Compositions were handy enough. First of all, the subject matter had been already decreed and secondly, there was never that terrifying worry about how the thing would end (a worry, if you must know, that I am experiencing presently). All compositions in those days would be concluded, simply and matter-of-factly, at the bottom of the page. If, however, your imagination had taken too strong a hold and you were heading for the frightening and unexplored territory of a second page, all you had to do was write the words - "and then I woke up". The terror would be over, the dangerous thrills of page two would have to wait for the big boys' school and things called essays.

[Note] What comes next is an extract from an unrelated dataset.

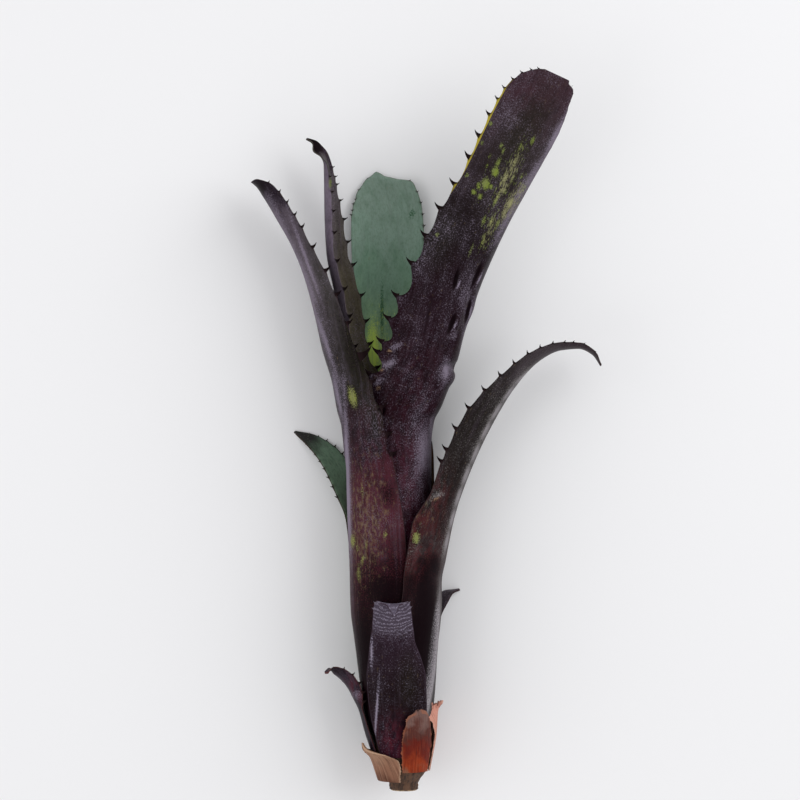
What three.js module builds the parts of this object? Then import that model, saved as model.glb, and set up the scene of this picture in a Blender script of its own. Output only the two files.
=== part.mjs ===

If you finished your composition early you could defiantly slap down your pencil, fold your arms and announce that it had been a cinch. Better policy, however, would be to make it last as long as possible so you wouldn't be sent on a message or asked to tidy the bookstore. To pass the time we would illustrate our work with little scribbles around the margins - monsters, snakes, footballs, castles, planes - just like all the bored monks doing the colouring-in in the Book Of Kells. The nun was happy as long as we were busy. The Devil made work for idle hands, she would say, and she had no time for idlers - no matter how good that dashed-off composition might be. That particular judgment was for her alone to make. She would mark the page with a red tick and maybe write "Good". Mistakes would be underlined and misspelt words would have to be written out five times. And this would annoy you because, after all, you knew far better than her how to spell the names of Brazilian footballers. And what would nuns know about football anyway, you would ask yourself on the way home from school. What would the Sisters of Mercy know about Pelly?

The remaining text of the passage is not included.